The other day we went to Sitio Putingbato, which means White Stone, far out in Brgy. Washington. We had some referrals out there, and it seemed to have been pretty untouched by missionaries. We had a whole party from the branch.
I have not traded anyone a silk tie for anything. I actually don't really wear the Brooks Brothers ties much, just on travel days, on Gen Conference, and last week, to Zone Interviews, were the only time this transfer I can remember wearing one. And of course, they are never going to be traded for anything. They mean too much to me. But here, there's okai-okai's, which are basically just shops that sell like savers-donated clothes for super cheap, and it's actually part of the Cebu mission deal to try to find nice ties at okai-okais. Some of the "nice ties" are horribly loud and just bad, but some of them are actually kind of cool. But like that tie I have, I just bought because it was rather funky.
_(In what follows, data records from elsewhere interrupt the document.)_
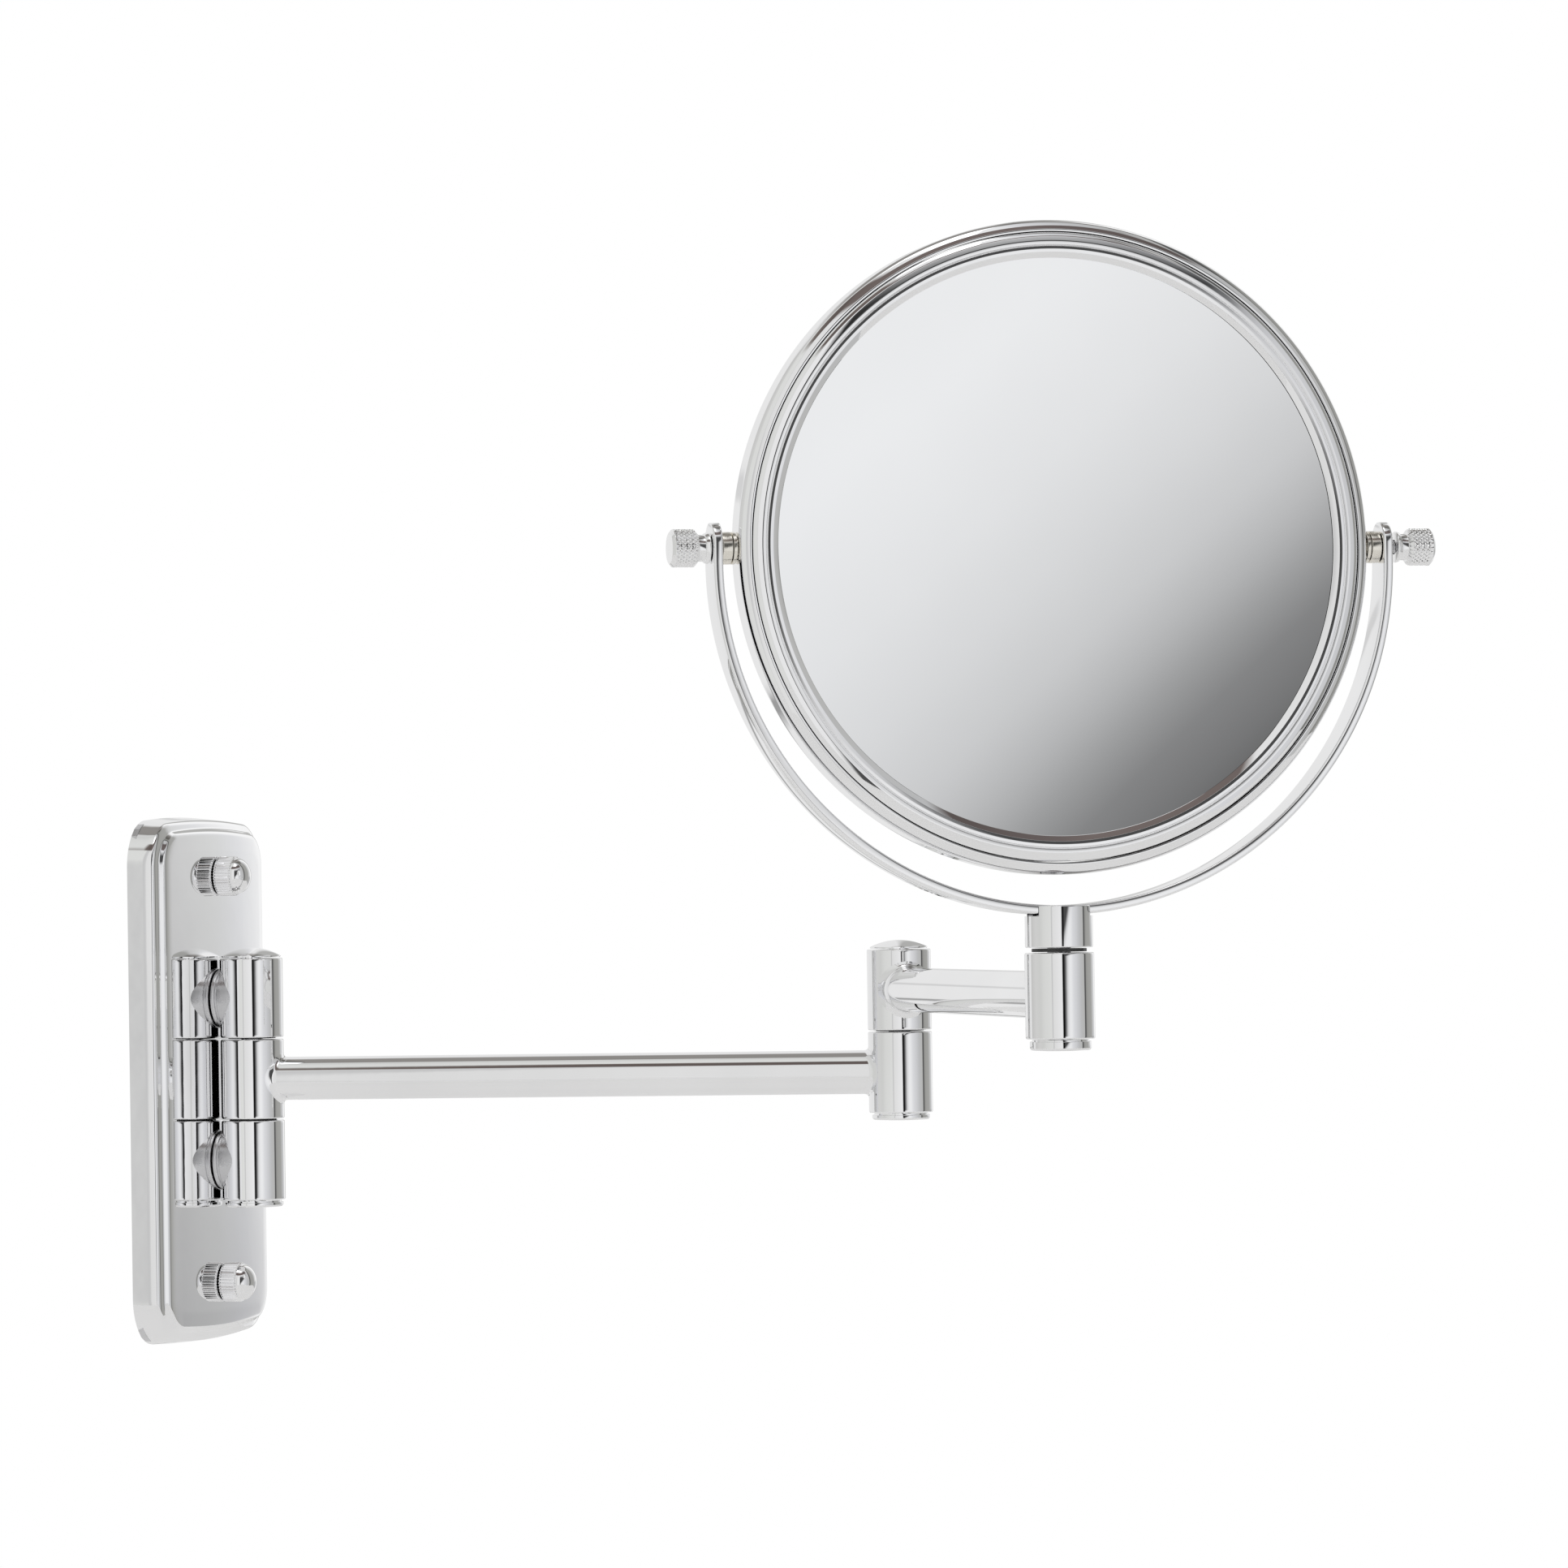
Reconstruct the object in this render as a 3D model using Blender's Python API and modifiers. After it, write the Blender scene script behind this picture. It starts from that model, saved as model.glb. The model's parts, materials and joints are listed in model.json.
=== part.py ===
"""Extendable two-arm wall mirror: wall plate, hinge column, two arms, yoke and two-sided mirror head.

Frame: the wall is the plane Y = 0 and the mirror stands out towards -Y, +Z is up, and the origin is the
centre of the bracket's back face. Each moving body hangs on an empty that sits on its joint's axis, and in
that empty's own frame the arm or the mirror's front face points along -Y.
"""

import math

import bmesh
import bpy
from mathutils import Matrix

MM = 0.001
GAP = 0.3 * MM  # play between neighbouring pieces
ROUND = 24  # flats round a barrel-sized circle
FINE = 48  # flats round the mirror head
SMALL = 16  # flats round a screw or a hole

# wall plate and bracket
PLATE_HALF_WIDTH = 48.0 * MM
PLATE_HALF_HEIGHT = 90.5 * MM
PLATE_CORNER = 13.0 * MM
PLATE_DEPTH = 13.5 * MM
PLATE_WALL = 1.5 * MM
BRACKET_THICKNESS = 2.0 * MM
STUD_HEIGHT = 70.0 * MM
STUD_RADIUS = 2.7 * MM
STUD_COLLAR_RADIUS = 4.5 * MM
CAP_NUT_RADIUS = 6.8 * MM
CAP_NUT_LENGTH = 6.2 * MM
CAP_NUT_DOME = 4.8 * MM
CAP_NUT_FLUTES = 40
WALL_SCREW_X = 30.0 * MM
WALL_SCREW_Z = 52.0 * MM
WALL_SCREW_HOLE = 2.5 * MM

# barrels, pins and tubes
BARREL_RADIUS = 10.8 * MM
BARREL_HEIGHT = 27.3 * MM
BARREL_PITCH = 27.9 * MM
BARREL_EDGE = 0.4 * MM
BORE_RADIUS = 4.0 * MM
PIN_RADIUS = 3.7 * MM
HINGE_OFFSET = 24.9 * MM
POST_RADIUS = 10.4 * MM
WASHER_RADIUS = 8.2 * MM
WASHER_THICKNESS = 0.7 * MM
SPIGOT_LENGTH = 3.55 * MM
TUBE_RADIUS = 7.4 * MM
TUBE_WALL = 1.1 * MM

# arms: length between axes, and direction from straight out of the wall
FIRST_ARM_LENGTH = 226.0 * MM
FIRST_ARM_TURN = math.radians(8.0)
SECOND_ARM_LENGTH = 190.0 * MM
SECOND_ARM_TURN = math.radians(-58.0)

# yoke
SWIVEL_HEIGHT = 26.7 * MM
SOCKET_RADIUS = 10.55 * MM
SOCKET_BOTTOM = 42.85 * MM
SOCKET_TOP = 55.95 * MM
SOCKET_BORE_TOP = 47.5 * MM
STRAP_SCREW_RADIUS = 2.2 * MM
STRAP_SCREW_HEAD = 4.2 * MM
STRAP_SCREW_BOTTOM = 49.1 * MM
STRAP_INNER_RADIUS = 106.6 * MM
STRAP_THICKNESS = 3.0 * MM
STRAP_HALF_WIDTH = 6.25 * MM
PIVOT_HEIGHT = 166.9 * MM
STRAP_TIP = 8.0 * MM

# mirror head, radii from its centre and heights from its middle plane
HEAD_RADIUS = 101.5 * MM
RIM_HALF_DEPTH = 6.9 * MM
RIM_INNER_RADIUS = 97.9 * MM
BEZEL_RADIUS = 97.5 * MM
BEZEL_TOP = 8.0 * MM
BEZEL_BOTTOM = 3.9 * MM
OPENING_RADIUS = 89.5 * MM
GLASS_RADIUS = 91.6 * MM
GLASS_THICKNESS = 2.6 * MM
GLASS_SEAT = 6.6 * MM
MAGNIFIER_CURVE = 1234.0 * MM  # radius of the concave front glass
PAD_RADIUS = 84.0 * MM
INSERT_RADIUS = 3.4 * MM

# pivots and clamp knobs, measured outwards along the tilt axis
SCREW_RADIUS = 2.0 * MM
SCREW_BORE = 2.3 * MM
SPACER_RADIUS = 5.0 * MM
KNOB_FLANGE_RADIUS = 4.9 * MM
NECK_RADIUS = 4.1 * MM
KNOB_RADIUS = 5.85 * MM
KNOB_LENGTH = 12.3 * MM
RIGHT_KNOB_BACKED_OFF = 2.0 * MM

ALONG_OUT = (math.pi / 2, 0.0, 0.0)  # turns a lathe's +Z to the frame's -Y
ALONG_RIGHT = (0.0, math.pi / 2, 0.0)
ALONG_LEFT = (0.0, -math.pi / 2, 0.0)

COLOURS = {
    "chrome": ((0.80, 0.81, 0.82), 1.0, 0.06),
    "mirror_glass": ((0.86, 0.87, 0.88), 1.0, 0.01),
    "nickel": ((0.76, 0.72, 0.62), 1.0, 0.22),
    "steel": ((0.55, 0.55, 0.56), 1.0, 0.35),
    "nylon": ((0.06, 0.06, 0.06), 0.0, 0.45),
    "felt": ((0.30, 0.30, 0.31), 0.0, 0.90),
}


# ---------------------------------------------------------------- scene and materials


def clear_scene():
    for obj in list(bpy.data.objects):
        bpy.data.objects.remove(obj, do_unlink=True)


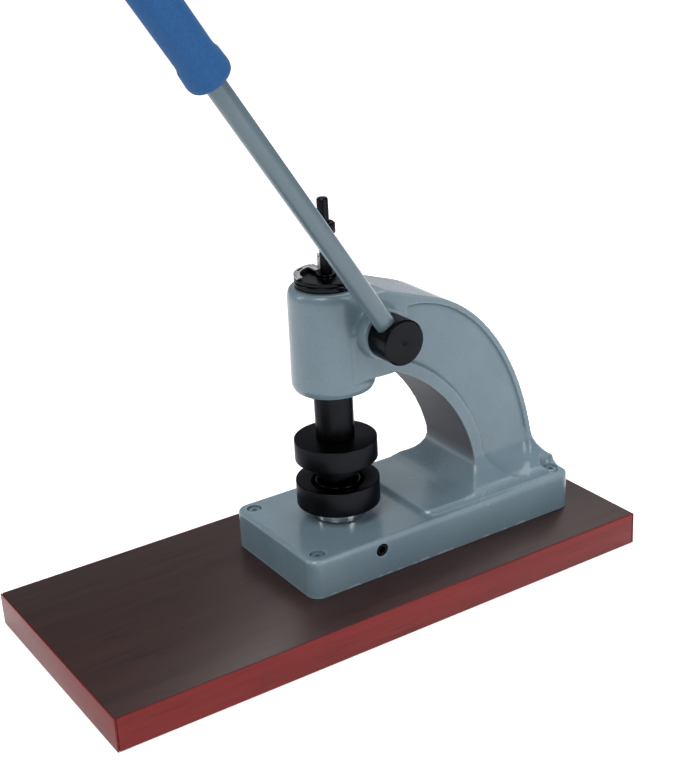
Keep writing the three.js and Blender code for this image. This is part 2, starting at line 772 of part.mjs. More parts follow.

I actually found a pretty nice tie there that is a legitimately good tie. But yeah, I hope to be able to give someone that bad one for something better.

(poor guy seems pretty hot...-trina)

I just want to pasalamat (to cause to be thanked) all the examples I have been given in my life. I have been given many. I have been given much in my life, and I want to thank you for all that you have done for me to be able to be here.

I saw an opportunity that I had to take.